Daniel Buck
Air Jordans vs mortgage applications
Fri Aug 31, 2018 4:56am

I'm not sure that we all have any real disagreement here. Autographs and signatures are often different, and questioned document examiners understand that. The way Michael Jordan (notice I date myself by using as an example an athlete whose era ended years ago) signs his name on an AJ I with a Sharpie and a mortgage application with a Mont Blanc are probably different. A Michael Jordan handwriting savant should know that the autograph and the signature are different, and be able, one would hope, to authenticate one or the other. (Or not -- see note below.)

The classic example, moving from the NBA to the White House, is Abraham Lincoln, who had several different signatures, depending on the purpose/occasion, not to mention authorized signatures made staff members.
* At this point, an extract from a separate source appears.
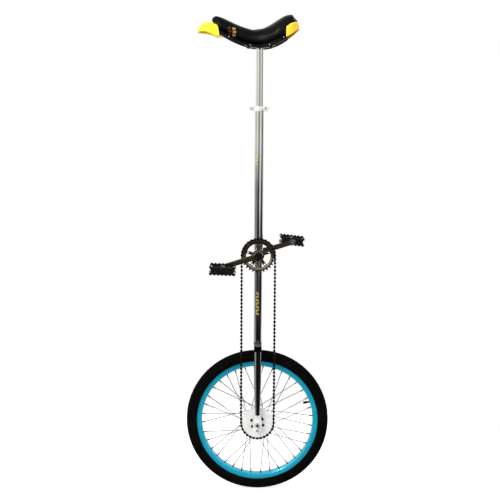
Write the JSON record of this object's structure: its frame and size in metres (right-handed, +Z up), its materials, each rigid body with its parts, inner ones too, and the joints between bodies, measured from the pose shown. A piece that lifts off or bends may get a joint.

By the way, after reading Hauls of Shame -- http://haulsofshame.com/ -- one might exercise some caution about handwriting experts. Experts get stumped or tricked all the time (except perhaps on Pawn Stars) and if they have skin in the game, i.e., a financial interest in the outcome, well, all bets are off. There are many other famous examples of handwriting-expert pratfalls, the Hitler Diaries, the Mark Hofmann penned Emily Dickinson poems, and so on. We now have a minor plague of self-designated facial recognition experts authenticating bogus celebrity-outlaw photos. In fact, they are all in all something on the order of 0 for 10 in the accuracy department, in my opinion I hasten to add, and 0 for 11 if you include the Amelia Earhart debacle. Dan

PS If you sign everything the same way -- whether it be checks, Air Jordans, birthday cards, or notes to the milkman -- you are I suspect the exception.